BY ANDY BLATCHFORD
andy.blatchford@transcontinental.ca
When Nérina Lafrance opened a community restaurant in eastern Pierrefonds, her goal was to feed hungry kids.
Before retiring in 1999, Lafrance built Resto-Vie Pierrefonds into a pillar of support that sold below-cost, multiple-course meals in the low-income neighbourhood. She also established local school, day-care and seniors’ meal programs out of Resto-Vie’s kitchen.
But the restaurant’s 22-year run will come to an end tomorrow when it closes its doors for what could be the last time.
“We thought we could re-establish it,” said former Ste. Geneviève mayor Jacques Cardinal, who came in as chairman of Resto-Vie’s board of directors last September.
The closure comes on the heels of a tumultuous period for Resto-Vie, which saw its entire board of directors quit last summer amidst a swirl of financial mismanagement accusations.
Cardinal said the current board took over in September and discovered that Resto-Vie was running an $80,000 deficit.
He said the board learned later last fall that West Island Community Shares (WICS), a local fundraising organization, was planning to take away its $39,000 grant.
“We were surprised to learn that a few months later our subsidies were going to be cut,” Cardinal said. “We only found that out afterwards.”
He received official notice that the funding was pulled on Monday morning, but was given no reason for the cut.
“It’s very unfortunate, but we tried to do the impossible,” Cardinal said.
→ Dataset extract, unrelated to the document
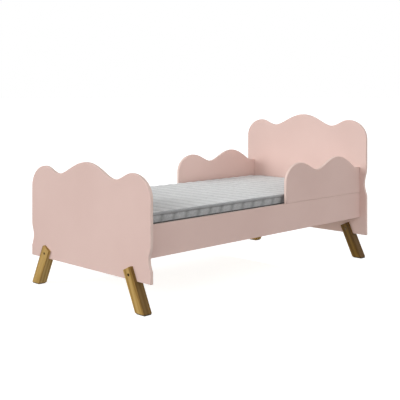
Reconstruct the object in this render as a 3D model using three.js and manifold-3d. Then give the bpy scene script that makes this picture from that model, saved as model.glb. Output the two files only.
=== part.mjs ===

WICS interim executive director Heather Holmes said the decision to remove Resto-Vie from its funding list was not taken lightly.
Holmes said a WICS committee found “obvious risks” under three main categories: management style, financial status and structure.
“We understand the need for the services that this group offers. We understand the direct link that this group has with children who are in need of food,” Holmes said Monday. “There are just certain parts of the file that are deemed too risky.”
Holmes said the WICS decision does not mean ties are forever severed with Resto-Vie, and if it re-opens the group can re-apply next year.
Over the past five years, WICS gave $164,000 to Resto-Vie, according to a WICS spokesman.
The group is scheduled to announce its funding recipients for its 2006-’07 fiscal year at a news conference today.
Until last week, Cardinal said Resto-Vie served 220 hot meals daily to local school and day care children for $3.75 each. It also dished out another 66 meals per day for 50 cents, and sometimes free of charge to kids who couldn’t afford to pay.